Directions for this task:
Starting at the first line of the data below, write out each line exactly until you reach the line containing "return plate.makeFillet(LABEL_CORNER, corners)", and include that line too.

Provided records:
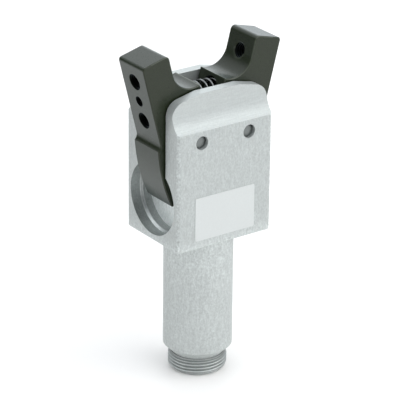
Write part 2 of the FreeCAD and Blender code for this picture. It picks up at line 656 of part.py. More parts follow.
def label():
    low_z = BLOCK_Z + LABEL_CENTRE - LABEL_HEIGHT / 2
    low = Vector(-LABEL_WIDTH / 2, -BLOCK_DEPTH / 2 - LABEL_THICKNESS, low_z)
    plate = Part.makeBox(LABEL_WIDTH, LABEL_THICKNESS, LABEL_HEIGHT, low)
    corners = [edge for edge in plate.Edges if abs(edge.tangentAt(edge.FirstParameter).y) > 0.5]
    return plate.makeFillet(LABEL_CORNER, corners)


def main():
    jaw = upright_jaw()
    bush = upright_bush()
    pieces = {
        "body": body(),
        "jaw_left": opened(jaw, "left"),
        "jaw_right": opened(jaw, "right"),
        "pivot_bush_left": opened(bush, "left"),
        "pivot_bush_right": opened(bush, "right"),
        "pivot_pin_left": pivot_pin(-PIVOT_X),
        "pivot_pin_right": pivot_pin(PIVOT_X),
        "jaw_spring": jaw_spring(),
        "drive_cone": drive_cone(),
        "piston_rod": piston_rod(),
        "piston": piston(),
        "piston_screw": piston_screw(),
        "piston_seal": piston_seal(),
        "guide_ring": guide_ring(),
        "rod_bush": rod_bush(),
        "rod_wiper": rod_wiper(),
        "end_plug": end_plug(),
        "plug_seal": plug_seal(),
        "retaining_ring": retaining_ring(),
        "bumper": bumper(),
        "label": label(),
    }
    os.makedirs("parts", exist_ok=True)
    for name, shape in pieces.items():
        shape.exportStep("parts/" + name + ".step")
    return pieces


main()
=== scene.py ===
import json
import math

import bmesh
import bpy
from mathutils import Matrix, Vector


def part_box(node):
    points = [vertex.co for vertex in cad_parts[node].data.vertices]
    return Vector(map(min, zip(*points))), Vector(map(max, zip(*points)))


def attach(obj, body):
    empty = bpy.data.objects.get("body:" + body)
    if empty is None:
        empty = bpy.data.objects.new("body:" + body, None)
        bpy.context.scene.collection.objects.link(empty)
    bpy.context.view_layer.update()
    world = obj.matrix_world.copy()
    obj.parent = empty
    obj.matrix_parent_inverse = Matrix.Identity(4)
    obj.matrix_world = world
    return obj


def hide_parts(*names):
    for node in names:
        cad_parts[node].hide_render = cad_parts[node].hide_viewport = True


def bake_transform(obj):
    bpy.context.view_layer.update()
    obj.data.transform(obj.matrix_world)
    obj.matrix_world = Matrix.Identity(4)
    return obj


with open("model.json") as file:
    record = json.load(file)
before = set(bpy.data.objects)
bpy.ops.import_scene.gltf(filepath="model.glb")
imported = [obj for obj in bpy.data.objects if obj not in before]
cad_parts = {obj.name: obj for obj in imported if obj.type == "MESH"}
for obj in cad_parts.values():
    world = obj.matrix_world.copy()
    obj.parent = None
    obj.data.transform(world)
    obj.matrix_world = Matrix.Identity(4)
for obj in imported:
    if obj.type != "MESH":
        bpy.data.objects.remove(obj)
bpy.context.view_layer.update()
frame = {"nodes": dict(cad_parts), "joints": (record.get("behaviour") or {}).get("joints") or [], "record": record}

# Lengths are in metres, in the frame of the model: the shank's axis is X = Y = 0, the threaded end
# stands at Z = 0, the jaws open along X and the label faces -Y.
MM = 0.001

# Camera, as fitted to the edges of the block in the photograph, with its angles in degrees
PHOTO_SIDE = 400
LOOK_AT = Vector((0, 0, 50 * MM))
LOOK_AT_PIXEL = (198.75, 205.69)
CAMERA_AZIMUTH = 35.58
CAMERA_ELEVATION = 23.39
CAMERA_ROLL = 0.62
CAMERA_DISTANCE = 691.4 * MM
CAMERA_CLIP = (0.01, 10)
FOCAL_PIXELS = 2444.3
SENSOR = 36.0

# Floor, a little darker round the foot, where its colour paints a soft shadow
FLOOR_RADIUS = 0.42
FLOOR_SIDES = 96
FLOOR_COLOUR = (1.0, 0.985, 0.965)
FLOOR_ROUGHNESS = 0.9
FLOOR_LIGHT = 0.98
FLOOR_TONE_IN_PAINTED_SHADOW = 0.96
FLOOR_PAINTED_SHADOW_FADE = (15 * MM, 40 * MM)

# World: its light at heights from level (0) to overhead (1), and the dark side with its soft edges
WORLD_COLOUR = (1.0, 1.03, 1.07)
WORLD_LEVELS = ((0.0, 1.0), (0.05, 1.0), (0.14, 0.15), (0.35, 0.25), (0.55, 1.0), (1.0, 1.2))
DARK_SIDE = (-0.662, 0.749, 0.0)
DARK_SIDE_LIGHT = 0.04
DARK_SIDE_EDGE = (0.80, 0.95)
DARK_SIDE_BOTTOM = (-0.17, -0.11)
DARK_SIDE_TOP = (0.30, 0.50)

# Lamps: name, place, side, power in watts and colour
LAMPS = (
    ("key", (0.34, -0.62, 0.58), 1.0, 3.1, (1.0, 1.0, 1.0)),
    ("top", (0.50, -0.30, 0.72), 0.4, 0.4, (1.0, 1.0, 0.93)),
    ("left", (-0.72, 0.30, 0.45), 0.35, 0.4, (1.0, 1.0, 1.0)),
    ("back", (0.48, 0.62, 0.36), 0.5, 1.2, (0.95, 1.0, 1.02)),
)

# Colours of the surfaces that the photograph shows
ALUMINIUM = (0.53, 0.56, 0.55)
DARK_ANODISED = (0.011, 0.017, 0.004)
# Painted highlight for the jaws' edges and the screw holes' rims
PAINTED_EDGE_HIGHLIGHT = (0.035, 0.038, 0.032)
ANODISED_SHEEN = (0.75, 0.9, 1.0, 1)
THREAD_COLOUR = (0.60, 0.63, 0.62)
PIN_COLOUR = (0.21, 0.225, 0.22)
LABEL_COLOUR = (0.635, 0.66, 0.65)

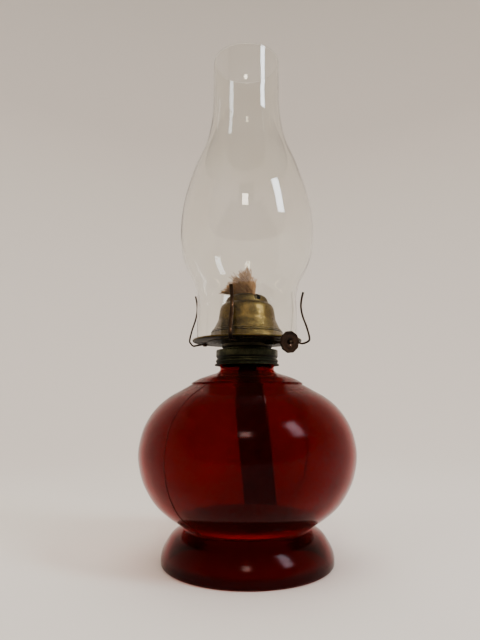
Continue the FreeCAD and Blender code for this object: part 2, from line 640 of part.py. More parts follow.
def thumb_wheel():
    """Ten-cornered stamped disc with softened corners and a dimple round the shaft end."""
    corners = []
    for i in range(WHEEL_SIDES):
        angle = 2 * math.pi * i / WHEEL_SIDES
        corners.append(Vector(WHEEL_RADIUS * math.cos(angle), WHEEL_RADIUS * math.sin(angle), -WHEEL_THICK / 2))
    outline = Part.Wire([line(a, b) for a, b in zip(corners, corners[1:] + corners[:1])])
    wheel = Part.Face(outline).extrude(Vector(0, 0, WHEEL_THICK))
    upright = [e for e in wheel.Edges if abs(e.Vertexes[0].Z - e.Vertexes[1].Z) > WHEEL_THICK / 2]
    wheel = wheel.makeFillet(1.0, upright)
    flat = [e for e in wheel.Edges if abs(e.BoundBox.ZMax - e.BoundBox.ZMin) < 0.01]
    wheel = wheel.makeFillet(min(0.4, WHEEL_THICK / 4), flat)
    dimple = Part.makeCone(WHEEL_DISH - WHEEL_DISH_DEPTH, WHEEL_DISH, WHEEL_DISH_DEPTH,
                           Vector(0, 0, WHEEL_THICK / 2 - WHEEL_DISH_DEPTH))
    bore = Part.makeCylinder(SHAFT_RADIUS, WHEEL_THICK * 2, Vector(0, 0, -WHEEL_THICK))
    return one_solid(on_shaft(wheel.cut(dimple).cut(bore), WHEEL_DISTANCE))


def wick():
    return flat_oval(WICK_WIDTH / 2, WICK_THICKNESS / 2, WICK_JOIN, WICK_TOP)


def wick_tail():
    return flat_oval(WICK_WIDTH / 2, WICK_THICKNESS / 2, WICK_END, WICK_JOIN)


# ---- prongs ----------------------------------------------------------------------------------
def prong_level():
    """Height of the strip's middle where it lies under the gallery."""
    return GALLERY_UNDER - PRONG_UNDER_ROOM - PRONG_THICK / 2


def prong(index):
    """Flat spring strip: riveted under the gallery, looped round its rim, bent in to the glass."""
    level = prong_level()
    low = PRONG_LOW + PRONG_THICK / 2
    out = PRONG_OUT - PRONG_THICK / 2
    touch = CHIMNEY_BASE_RADIUS + PRONG_ROOM + PRONG_THICK / 2
    climb = PRONG_TOUCH - GALLERY_TOP
    path = spline([
        point(RIVET_CIRCLE - 2.2, level), point(RIVET_CIRCLE + 2.2, level),
        point(GALLERY_RADIUS - 1.3, low + 0.35), point(GALLERY_RADIUS + 1.6, low),
        point(out - 1.0, low + 1.7), point(out, GALLERY_TOP + 1.6),
        point(touch + 0.70 * (out - touch), GALLERY_TOP + 0.37 * climb),
        point(touch + 0.22 * (out - touch), GALLERY_TOP + 0.72 * climb),
        point(touch, PRONG_TOUCH), point(touch + 0.8, PRONG_TOUCH + 0.55 * (PRONG_TIP - PRONG_TOUCH)),
        point(touch + 2.6, PRONG_TIP),
    ], Vector(1, 0, 0), Vector(0.35, 0, 1))
    inner = offset_spline(path, PRONG_THICK / 2, 48)
    outer = offset_spline(path, -PRONG_THICK / 2, 48)
    edges = [
        inner.toShape(), outer.toShape(),
        line(inner.value(inner.FirstParameter), outer.value(outer.FirstParameter)),
        line(inner.value(inner.LastParameter), outer.value(outer.LastParameter)),
    ]
    face = Part.Face(Part.Wire(Part.__sortEdges__(edges)))
    face.translate(Vector(0, -PRONG_WIDTH / 2, 0))
    strip = face.extrude(Vector(0, PRONG_WIDTH, 0))
    hole = cylinder(RIVET_SHANK + RIVET_ROOM, 4, Vector(RIVET_CIRCLE, 0, level - 2))
    strip = strip.cut(hole)
    strip.rotate(Vector(RIVET_CIRCLE, 0, level), Vector(0, 1, 0), PRONG_LEAN[index])
    strip.rotate(Vector(0, 0, 0), Z_AXIS, -90)
    return one_solid(bearing(strip, PRONG_BEARING + 90 * index))


def prong_rivets():
    """Four rivets, one through the root of each prong."""
    level = prong_level()
    under = level - PRONG_THICK / 2 - RIVET_ROOM
    rivets = []
    for i in range(4):
        shank = cylinder(RIVET_SHANK, GALLERY_TOP - under, Vector(0, -RIVET_CIRCLE, under))
        top = cylinder(RIVET_HEAD, RIVET_HEAD_HEIGHT, Vector(0, -RIVET_CIRCLE, GALLERY_TOP))
        top = top.makeFillet(RIVET_HEAD_HEIGHT * 0.6, [top.Edges[0]])
        bottom = cylinder(RIVET_HEAD, RIVET_HEAD_HEIGHT, Vector(0, -RIVET_CIRCLE, under - RIVET_HEAD_HEIGHT))
        rivets.append(bearing(shank.fuse([top, bottom]).removeSplitter(), PRONG_BEARING + 90 * i))
    return Part.makeCompound(rivets)


def build():
    nodes = {
        "glass_foot": glass_foot(),
        "glass_bowl": glass_bowl(),
        "collar_plaster": collar_plaster(),
        "collar": collar(),
        "seat_ring": seat_ring(),
        "burner_base": burner_base(),
        "air_basket": air_basket(),
        "gallery": gallery(),
        "dome": dome(),
        "diffuser_plate": diffuser_plate(),
        "wick_tube": wick_tube(),
        "ratchet_housing": ratchet_housing(),
        "shaft_guard": shaft_guard(),
        "raiser_shaft": raiser_shaft(),
        "spur_wheel_inner": spur_wheel(-SPUR_SPREAD),
        "spur_wheel_outer": spur_wheel(SPUR_SPREAD),
        "thumb_wheel": thumb_wheel(),
        "wick": wick(),
        "wick_tail": wick_tail(),
        "prong_rivets": prong_rivets(),
        "chimney": chimney(),
    }
    for index, name in enumerate(PRONG_NAMES):
        nodes["prong_" + name] = prong(index)
    return nodes


os.makedirs("parts", exist_ok=True)
for node_name, node_shape in build().items():
    node_shape.exportStep("parts/%s.step" % node_name)
    print("%-18s solids %d valid %s volume %.1f mm3" % (
        node_name, len(node_shape.Solids), node_shape.isValid(), node_shape.Volume))
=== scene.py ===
# A footed ruby glass oil lamp with an aged brass burner and a clear chimney.
# Metres, +Z up, the front of the lamp towards -Y, as in the frame.

import json
import math
import random

import bmesh
import bpy
from mathutils import Matrix, Vector


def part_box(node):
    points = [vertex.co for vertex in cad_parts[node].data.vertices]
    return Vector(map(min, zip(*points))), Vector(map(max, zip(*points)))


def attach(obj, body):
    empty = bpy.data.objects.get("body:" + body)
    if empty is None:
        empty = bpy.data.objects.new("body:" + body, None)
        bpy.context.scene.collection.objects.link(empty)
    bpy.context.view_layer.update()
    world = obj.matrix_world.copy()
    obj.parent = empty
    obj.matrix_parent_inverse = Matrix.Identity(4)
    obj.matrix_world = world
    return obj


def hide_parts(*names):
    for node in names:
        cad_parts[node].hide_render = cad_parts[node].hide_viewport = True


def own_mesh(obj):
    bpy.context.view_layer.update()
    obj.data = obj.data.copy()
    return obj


MM = 0.001
Z_AXIS = Vector((0, 0, 1))
random.seed(7)

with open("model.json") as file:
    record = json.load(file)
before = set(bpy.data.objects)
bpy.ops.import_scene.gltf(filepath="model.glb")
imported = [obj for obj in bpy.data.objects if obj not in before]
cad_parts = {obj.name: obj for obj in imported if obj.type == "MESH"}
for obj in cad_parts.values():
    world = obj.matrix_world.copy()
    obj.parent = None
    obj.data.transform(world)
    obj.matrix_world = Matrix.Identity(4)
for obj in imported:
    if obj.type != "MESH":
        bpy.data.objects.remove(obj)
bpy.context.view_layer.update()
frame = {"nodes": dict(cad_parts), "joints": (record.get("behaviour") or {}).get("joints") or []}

# ---- sizes from the frame
bowl_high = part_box("glass_bowl")[1]
chimney_low, chimney_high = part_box("chimney")
collar_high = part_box("collar")[1]
gallery_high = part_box("gallery")[1]
dome_low, dome_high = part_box("dome")
basket_low, basket_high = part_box("air_basket")
ring_low, ring_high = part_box("seat_ring")
wick_low, wick_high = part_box("wick")
tail_low, tail_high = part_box("wick_tail")
joints = {joint["name"]: joint for joint in frame["joints"]}

BODY_RADIUS = bowl_high.x
NECK_TOP = bowl_high.z
CHIMNEY_FOOT = chimney_low.z
CHIMNEY_TOP = chimney_high.z
BULGE_RADIUS = chimney_high.x
COLLAR_TOP = collar_high.z
GALLERY_RADIUS = gallery_high.x
DOME_FOOT = dome_low.z
DOME_TOP = dome_high.z

# ---- camera
LENS = 29.2                 # focal length in millimetres
SENSOR = 36                 # width in millimetres
CAMERA_BACK = 402 * MM
CAMERA_SIDE = -5.4 * MM
CAMERA_UP = 115.7 * MM
CAMERA_TILT = math.radians(8.9)


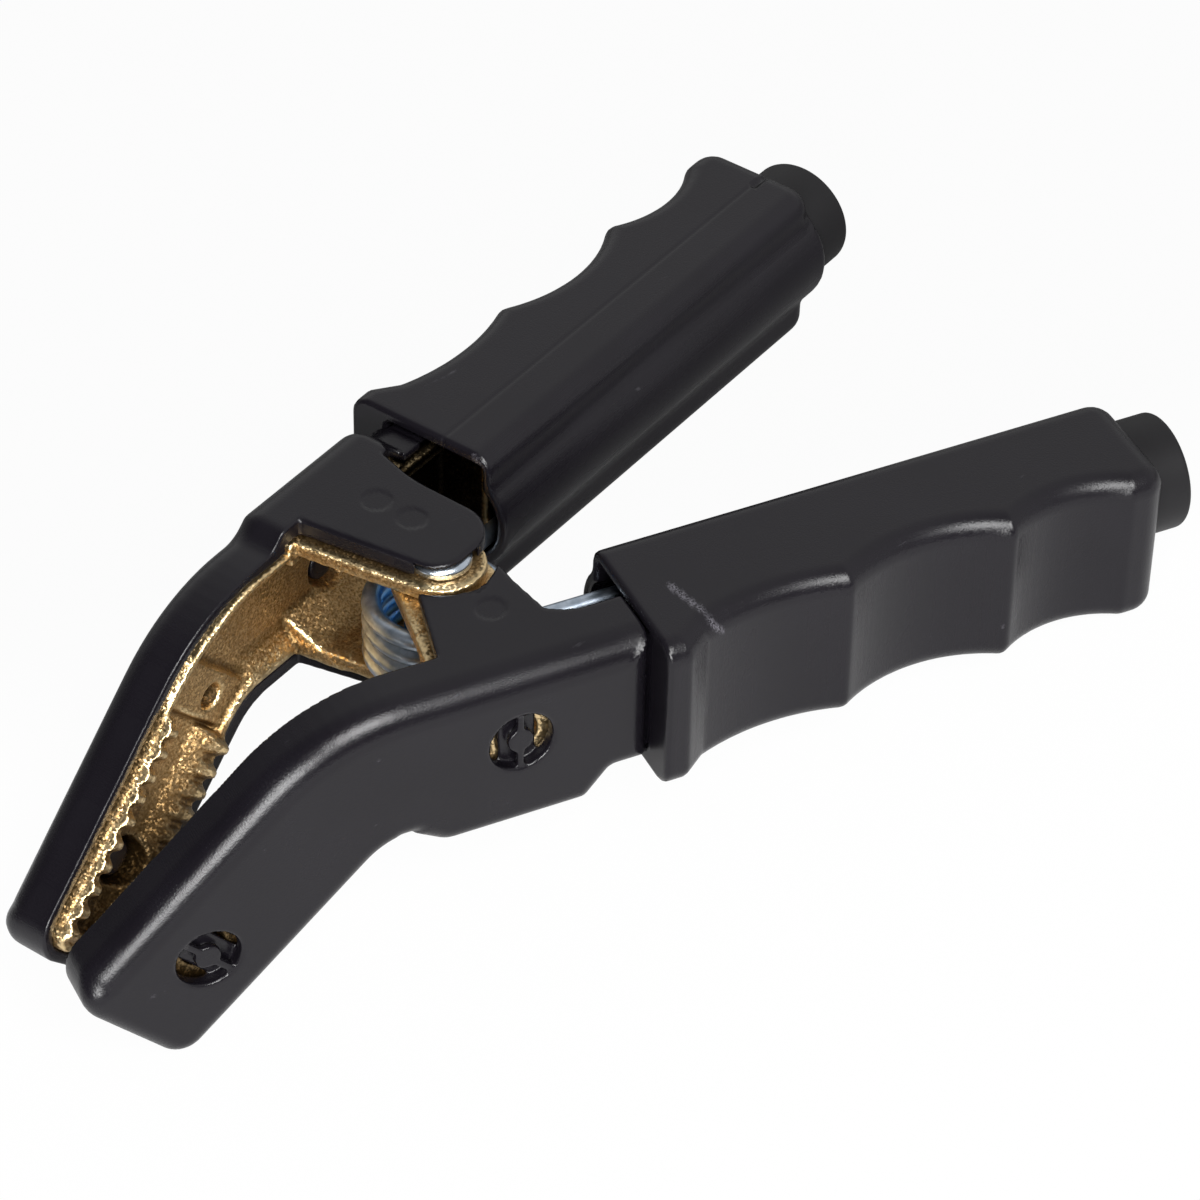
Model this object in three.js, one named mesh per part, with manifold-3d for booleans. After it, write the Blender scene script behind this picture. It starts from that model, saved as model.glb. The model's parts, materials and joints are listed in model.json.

Completed task:
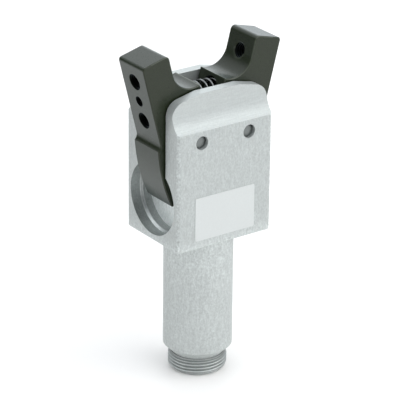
Write part 2 of the FreeCAD and Blender code for this picture. It picks up at line 656 of part.py. More parts follow.
def label():
    low_z = BLOCK_Z + LABEL_CENTRE - LABEL_HEIGHT / 2
    low = Vector(-LABEL_WIDTH / 2, -BLOCK_DEPTH / 2 - LABEL_THICKNESS, low_z)
    plate = Part.makeBox(LABEL_WIDTH, LABEL_THICKNESS, LABEL_HEIGHT, low)
    corners = [edge for edge in plate.Edges if abs(edge.tangentAt(edge.FirstParameter).y) > 0.5]
    return plate.makeFillet(LABEL_CORNER, corners)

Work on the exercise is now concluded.